→ **Written problem**
Count how many lines hold the string "continues". Answer with that number and nothing more.

→ **Data provided**
○ ○ ○ ○ ○ ○ ○

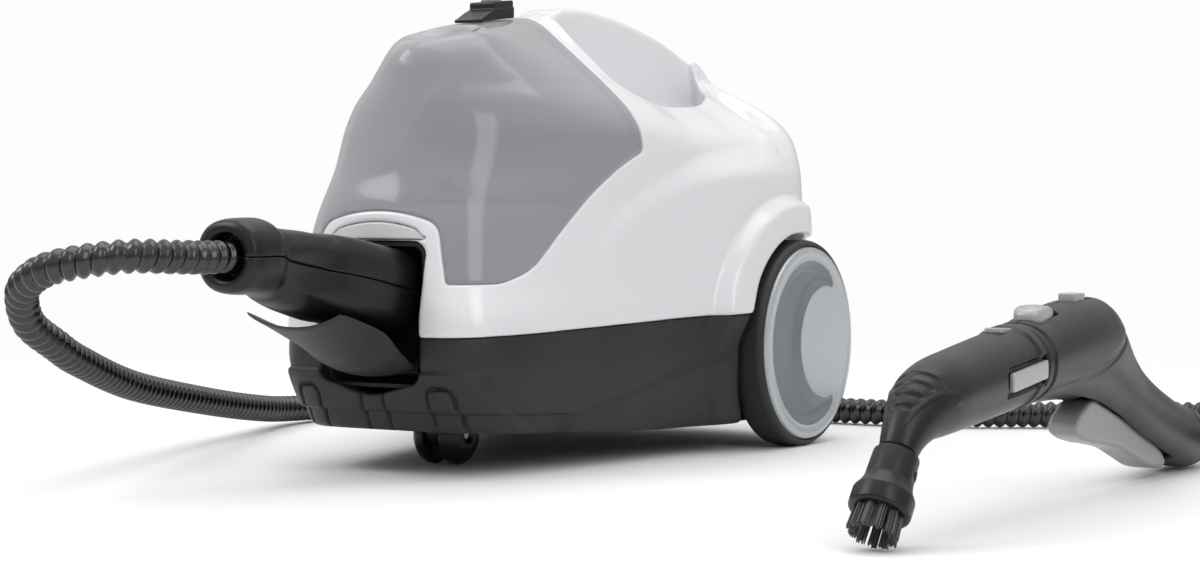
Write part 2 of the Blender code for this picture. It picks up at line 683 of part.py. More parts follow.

○ ○ ○ ○ ○ ○ ○

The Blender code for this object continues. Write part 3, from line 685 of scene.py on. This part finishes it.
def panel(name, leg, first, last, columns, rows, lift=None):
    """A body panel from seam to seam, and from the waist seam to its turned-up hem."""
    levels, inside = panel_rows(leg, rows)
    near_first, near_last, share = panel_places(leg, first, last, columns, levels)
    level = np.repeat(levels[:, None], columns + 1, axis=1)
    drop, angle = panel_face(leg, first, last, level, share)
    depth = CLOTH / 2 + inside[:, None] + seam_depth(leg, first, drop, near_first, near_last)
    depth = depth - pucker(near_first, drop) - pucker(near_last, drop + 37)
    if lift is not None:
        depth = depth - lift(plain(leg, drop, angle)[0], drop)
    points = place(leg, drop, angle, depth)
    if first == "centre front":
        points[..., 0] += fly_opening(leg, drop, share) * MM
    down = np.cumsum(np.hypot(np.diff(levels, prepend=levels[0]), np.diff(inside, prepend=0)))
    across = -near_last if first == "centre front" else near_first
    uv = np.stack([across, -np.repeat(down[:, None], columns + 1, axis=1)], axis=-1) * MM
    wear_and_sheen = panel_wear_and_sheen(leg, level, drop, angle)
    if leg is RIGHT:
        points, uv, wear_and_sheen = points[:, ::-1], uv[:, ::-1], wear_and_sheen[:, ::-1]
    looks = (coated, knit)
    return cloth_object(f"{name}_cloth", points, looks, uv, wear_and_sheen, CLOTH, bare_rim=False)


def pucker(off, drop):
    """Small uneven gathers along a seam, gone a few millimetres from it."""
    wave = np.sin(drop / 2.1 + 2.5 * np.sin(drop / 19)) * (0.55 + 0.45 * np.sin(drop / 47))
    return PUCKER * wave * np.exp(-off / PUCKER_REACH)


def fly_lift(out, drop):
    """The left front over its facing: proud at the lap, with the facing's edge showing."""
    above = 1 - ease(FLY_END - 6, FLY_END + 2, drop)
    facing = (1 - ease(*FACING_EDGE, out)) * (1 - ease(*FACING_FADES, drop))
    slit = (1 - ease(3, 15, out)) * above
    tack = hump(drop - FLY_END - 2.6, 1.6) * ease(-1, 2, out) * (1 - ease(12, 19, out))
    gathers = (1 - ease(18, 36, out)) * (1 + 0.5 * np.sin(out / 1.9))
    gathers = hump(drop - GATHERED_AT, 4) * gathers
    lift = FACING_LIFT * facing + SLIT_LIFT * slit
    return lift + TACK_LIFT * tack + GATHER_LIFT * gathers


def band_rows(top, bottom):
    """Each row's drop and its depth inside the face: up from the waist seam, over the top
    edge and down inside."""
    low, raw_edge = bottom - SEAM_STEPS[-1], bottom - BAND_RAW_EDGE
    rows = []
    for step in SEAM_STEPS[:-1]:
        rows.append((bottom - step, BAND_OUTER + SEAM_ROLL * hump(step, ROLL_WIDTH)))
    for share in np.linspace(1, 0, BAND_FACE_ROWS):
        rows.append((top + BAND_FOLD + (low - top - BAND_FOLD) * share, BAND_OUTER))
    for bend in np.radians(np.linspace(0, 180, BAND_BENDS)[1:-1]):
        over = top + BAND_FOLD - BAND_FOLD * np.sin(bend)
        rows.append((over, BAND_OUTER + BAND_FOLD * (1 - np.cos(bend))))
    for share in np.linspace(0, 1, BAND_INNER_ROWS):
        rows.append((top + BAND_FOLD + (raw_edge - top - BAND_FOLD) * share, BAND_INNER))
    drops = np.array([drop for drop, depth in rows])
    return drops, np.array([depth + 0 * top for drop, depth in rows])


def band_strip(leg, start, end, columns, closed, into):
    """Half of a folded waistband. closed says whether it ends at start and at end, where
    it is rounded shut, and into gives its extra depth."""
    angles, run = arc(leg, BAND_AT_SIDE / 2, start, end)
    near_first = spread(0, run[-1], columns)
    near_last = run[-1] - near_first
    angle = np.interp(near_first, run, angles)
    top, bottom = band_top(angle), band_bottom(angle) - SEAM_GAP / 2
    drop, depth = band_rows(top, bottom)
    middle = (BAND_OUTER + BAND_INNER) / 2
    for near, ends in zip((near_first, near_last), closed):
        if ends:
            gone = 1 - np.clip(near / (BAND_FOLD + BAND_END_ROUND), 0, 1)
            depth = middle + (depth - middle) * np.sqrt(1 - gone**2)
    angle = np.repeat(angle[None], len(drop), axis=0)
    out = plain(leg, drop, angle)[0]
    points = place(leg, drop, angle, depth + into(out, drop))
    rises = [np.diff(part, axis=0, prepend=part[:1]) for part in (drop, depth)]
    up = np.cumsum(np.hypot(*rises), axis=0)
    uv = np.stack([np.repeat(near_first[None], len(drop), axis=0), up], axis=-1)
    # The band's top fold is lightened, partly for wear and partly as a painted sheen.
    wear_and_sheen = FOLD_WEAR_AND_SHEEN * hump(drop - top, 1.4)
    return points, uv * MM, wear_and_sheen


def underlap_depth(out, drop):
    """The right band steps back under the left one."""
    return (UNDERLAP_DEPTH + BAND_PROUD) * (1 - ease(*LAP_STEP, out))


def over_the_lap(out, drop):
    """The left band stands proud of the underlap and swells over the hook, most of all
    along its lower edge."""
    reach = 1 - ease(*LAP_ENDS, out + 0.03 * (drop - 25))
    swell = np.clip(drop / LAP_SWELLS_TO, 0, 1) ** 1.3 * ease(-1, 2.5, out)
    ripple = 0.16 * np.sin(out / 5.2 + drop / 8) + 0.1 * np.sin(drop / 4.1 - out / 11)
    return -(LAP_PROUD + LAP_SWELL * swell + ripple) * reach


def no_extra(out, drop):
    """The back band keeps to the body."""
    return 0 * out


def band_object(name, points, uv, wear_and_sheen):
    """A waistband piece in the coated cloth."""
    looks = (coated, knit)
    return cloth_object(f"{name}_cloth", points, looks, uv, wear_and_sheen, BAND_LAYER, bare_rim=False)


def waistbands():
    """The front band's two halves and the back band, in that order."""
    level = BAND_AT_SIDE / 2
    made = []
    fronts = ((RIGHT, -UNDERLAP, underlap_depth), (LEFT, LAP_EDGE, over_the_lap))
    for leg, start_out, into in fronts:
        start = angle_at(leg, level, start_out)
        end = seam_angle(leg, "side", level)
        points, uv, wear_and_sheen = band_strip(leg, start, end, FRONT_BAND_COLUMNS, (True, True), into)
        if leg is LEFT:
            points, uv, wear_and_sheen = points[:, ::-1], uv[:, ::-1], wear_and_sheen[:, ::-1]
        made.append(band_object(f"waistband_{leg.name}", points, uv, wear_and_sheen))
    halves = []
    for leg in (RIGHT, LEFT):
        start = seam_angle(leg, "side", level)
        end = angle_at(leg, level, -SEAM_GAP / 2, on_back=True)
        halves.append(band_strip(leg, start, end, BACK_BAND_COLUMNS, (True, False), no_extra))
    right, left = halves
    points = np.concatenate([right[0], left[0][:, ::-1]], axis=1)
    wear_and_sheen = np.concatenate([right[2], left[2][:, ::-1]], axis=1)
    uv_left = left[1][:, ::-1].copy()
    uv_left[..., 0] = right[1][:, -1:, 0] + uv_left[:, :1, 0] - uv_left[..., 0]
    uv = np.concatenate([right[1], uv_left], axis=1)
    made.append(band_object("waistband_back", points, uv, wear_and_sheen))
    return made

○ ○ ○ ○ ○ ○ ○

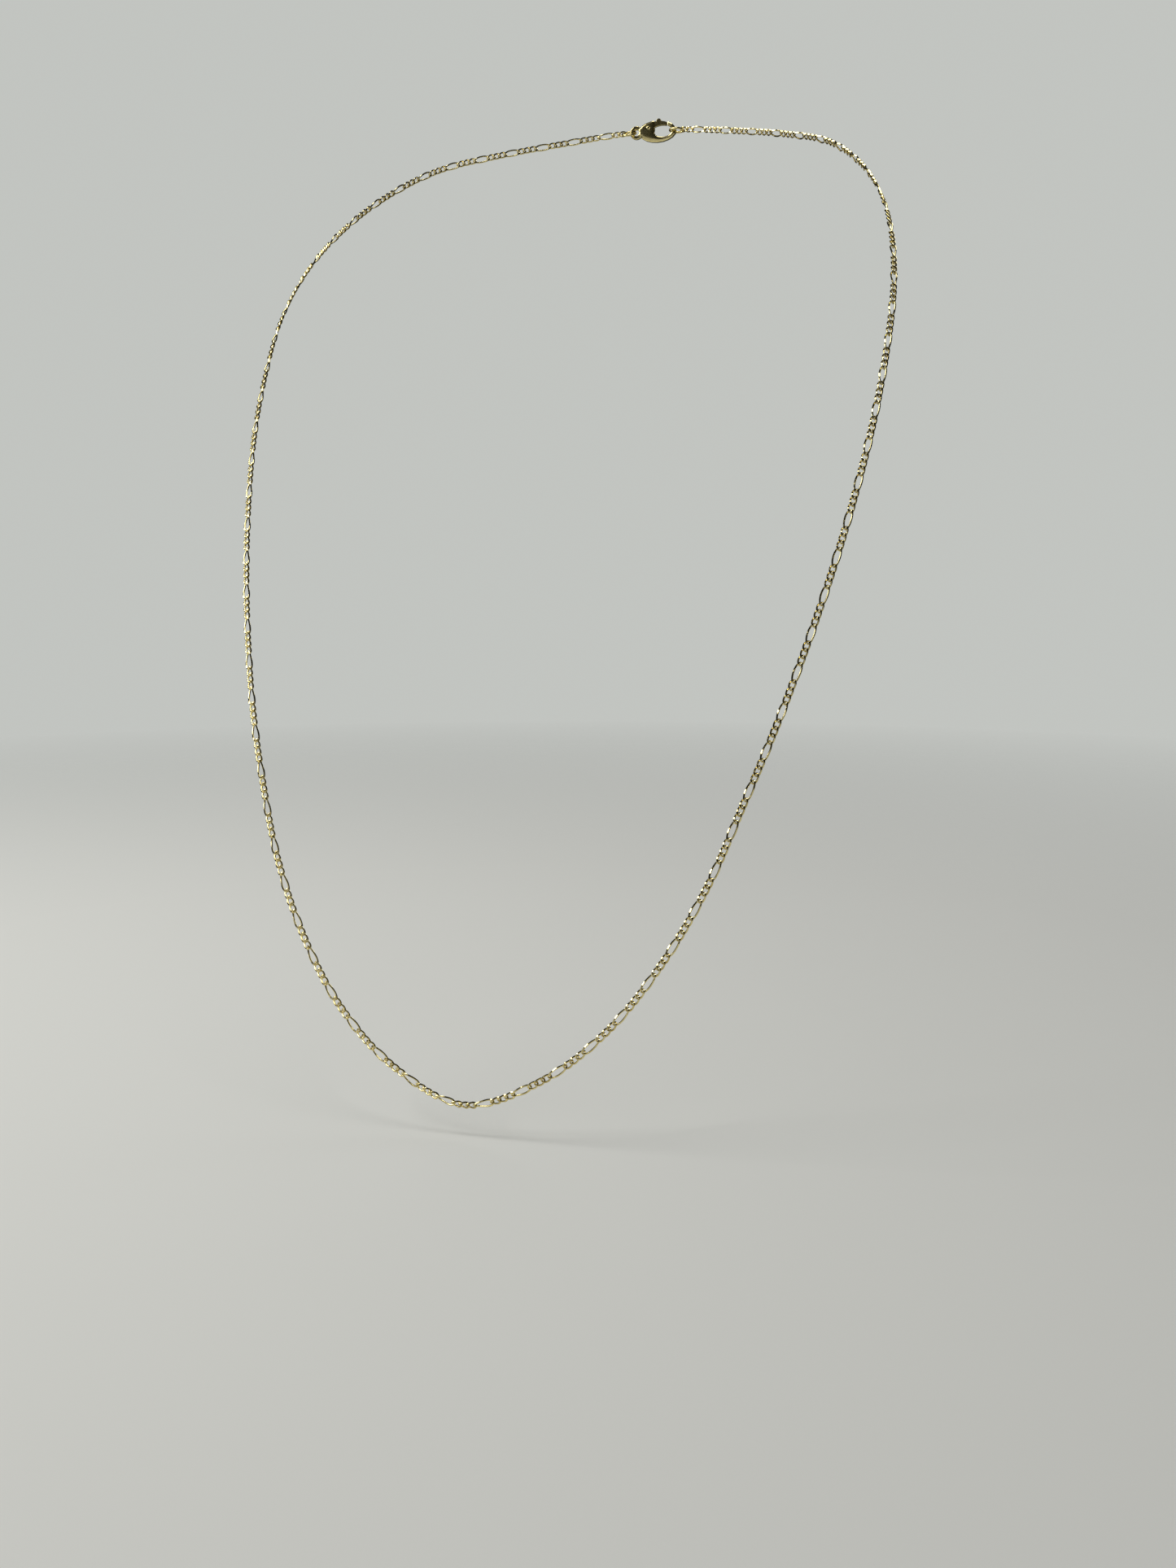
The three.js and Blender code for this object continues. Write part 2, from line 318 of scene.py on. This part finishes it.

○ ○ ○ ○ ○ ○ ○

→ **Exercise answer**
2